Im Vorfeld einer Verständigung hatten sie den Großteil der Beute Ende 2022 zurückgegeben, teils mechanisch oder durch Feuchtigkeit beschädigt – gegen Geständnisse und Strafrabatt. Planer und Strategen des Verbrechens aber sind unbekannt, denn Dritte mussten sie dabei nicht belasten. „Der Coup von Dresden ist typische Clan-Kriminalität“, sagte der Jurist und Publizist Butz Peters, der den Prozess beobachtete und ein Buch darüber geschrieben hat, wie das Verbrechen möglich war, vorbereitet und ausgeführt wurde und was die Aufklärung erschwert.

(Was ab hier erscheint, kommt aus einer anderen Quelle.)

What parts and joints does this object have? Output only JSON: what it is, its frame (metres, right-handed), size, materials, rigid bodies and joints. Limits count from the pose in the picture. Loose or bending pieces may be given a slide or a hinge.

„Das ist eine ganz andere Gangart“, sagte Peters. Bei dem „Fünf-Minuten-Blitzeinbruch“ in Dresden müsse es „Dutzende Unterstützer, Mitwisser, Helfershelfer“ geben. Die könnten womöglich nie überführt werden, „weil Clan heißt: alle schweigen“. Das funktioniere durch die Mauer des Schweigens gegenüber Polizei, Justiz oder Medien. Andernfalls drohe soziale Nichtachtung. „Wenn es sich lohnt, wird mal die eigene Beteiligung zugegeben, aber keiner verraten.“
Die Epaulette mit einem 50-Karäter-Brillanten fehlt immer noch
So hat die Soko „Epaulette“ auch keine Erkenntnisse zur noch fehlenden Beute. Dazu gehören die Epaulette (Schulterbesatz) mit dem „Sächsischen Weißen“, einem knapp 50-Karäter aus der Brillantgarnitur, sowie die Große Brustschleife und ein Teil des Brillantkolliers der Königin Amalie Auguste. Vor Gericht gaben mehrere der Angeklagten an, nichts über deren Verbleib zu wissen.